Red Cross Work on Mutilés, At Paris (1918): A SourceLab Edition

Commentary

About this Edition

In 2007, Smithsonian Magazine published an article, "The Faces of War," describing the rapid development of plastic surgery at the end of World War I.  As illustration, the article included a link to this video, showing work within a Paris studio run by American sculptor Anna Coleman Ladd.  The article did not, however, describe the creation, preservation, or current location of the original film from which this digital copy was made.  Subsequently, YouTube user Gilbert Kantin re-posted the video, listing Smithsonian Magazine as his source.  By the spring of 2016, it had been watched over 87,000 times.

Contacting Smithsonian Magazine, we were able to learn that the film from which their copy was digitized is currently preserved in the Otis Historical Archives of the National Museum of Health and Medicine (in Silver Spring, MD).  The archive graciously sent us a full digital copy of their original, on hard disk.  This hard copy is now held in the University of Illinois Archives.

The digital copy we present here is a full and faithful copy of this original, without any edits.  (We have been able to confirm, as well, that the Smithsonian Magazine and YouTube copies also match this original.)

The archival citation for the original at the Otis Historical Archives is:
 
"Red Cross Work on Mutiles, At Paris," 1918 [Master], US Army / Allied Expeditionary Force, B&W, Silent, 16mm film, M 0010.  OHA 252: NMHM Audiovisual Collection, Otis Historical Archives, National Museum of Health and Medicine.

To help stabilize the film's digital preservation, we have placed our digital copy of the film in the public fair-use media archive, Critical Commons.  Our presentation here is built around this copy, archived there and summoned into our edition's frame as needed.

See our Citation Guide for information on how this edition may be cited. 
 
Publication History

According to the archivists at the Otis Historical Archive, "Red Cross Work on Mutilés, At Paris," as the film is formally known, was made in 1918, by the Red Cross Bureau of Pictures.  This Bureau was formed in 1917 by the American Red Cross to create films that could show the organization's work and thereby help raise money for its work in Europe.  All told, between 1917 and 1921, the Bureau created more than 100 films.  According to Joseph Johnson, Director of Publicity for the Red Cross at the time, more than 6,000 audiences saw these films.

During World War I, artists and surgeons sought to create new techniques, by which they could reconstruct the faces of those maimed in the conflict.  (See our Supplemental Reading for one contemporary written testimony to this process, as well as modern scholarship about it listed in our Bibliography.)  Anna Coleman Ladd came to France in 1917 to participate in this work.  With support from the American Red Cross, she acquired a studio at 70 Rue Notre-Dame-Des-Champs in the Latin Quarter of Paris.  Ladd and her four sculptor assistants, Jane Poupelet, Robert Vlerick, Mary Louise Brent, and a woman named Blair, worked slowly and painstakingly to produce over 150  masks.  "Red Cross Work on Mutilés, At Paris" was shot in this studio at this time, and features Ladd and her assistants throughout.

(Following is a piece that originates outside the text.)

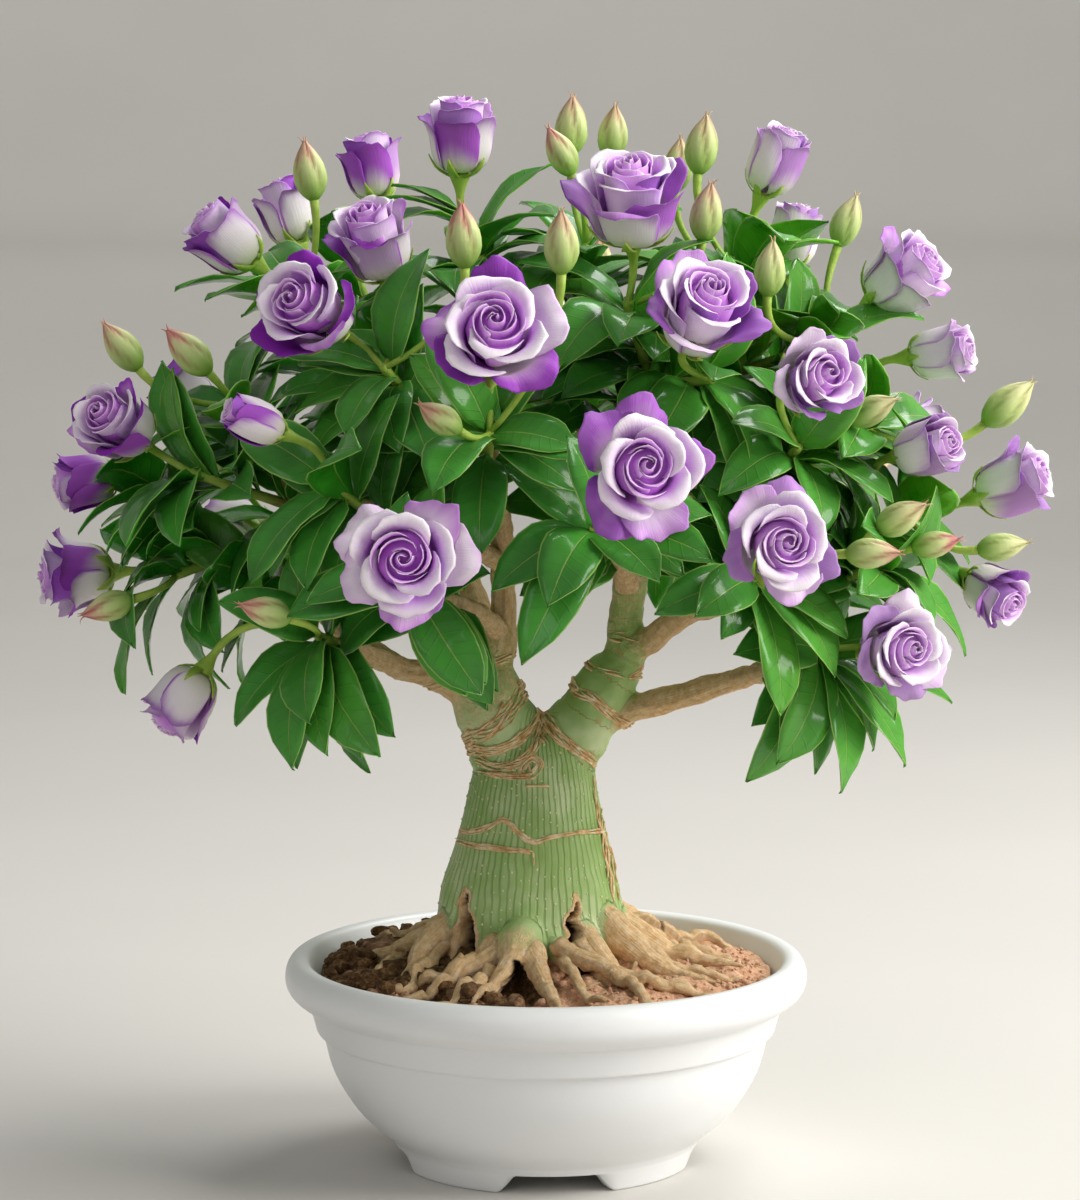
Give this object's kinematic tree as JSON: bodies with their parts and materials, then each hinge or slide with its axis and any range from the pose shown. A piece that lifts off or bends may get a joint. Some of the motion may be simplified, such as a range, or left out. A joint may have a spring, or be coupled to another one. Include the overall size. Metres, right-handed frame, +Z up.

Ladd left Paris in December 1918.  Thereafter, Brent ran the Latin Quarter studio while other sculptors across France conducted similar work. 

The Bureau of Pictures' New York office was closed on December 30, 1921.  Over the next six months, the films were cataloged for storage.  The Bureau’s prints and negatives were then moved to American Red Cross National Headquarters in Washington, D.C.  In time, apparently for lack of proper storage space, most of the films were discarded and burned, with only a few still camera shots (some of which we present in this edition) being preserved.

A few of the films nonetheless survived, apparently more by accident than design.  "Red Cross Work on Mutilés, At Paris," is one of these rare exceptions.  Unfortunately, as in the other cases, it is not clear why this film in particular was not discarded and destroyed with the rest.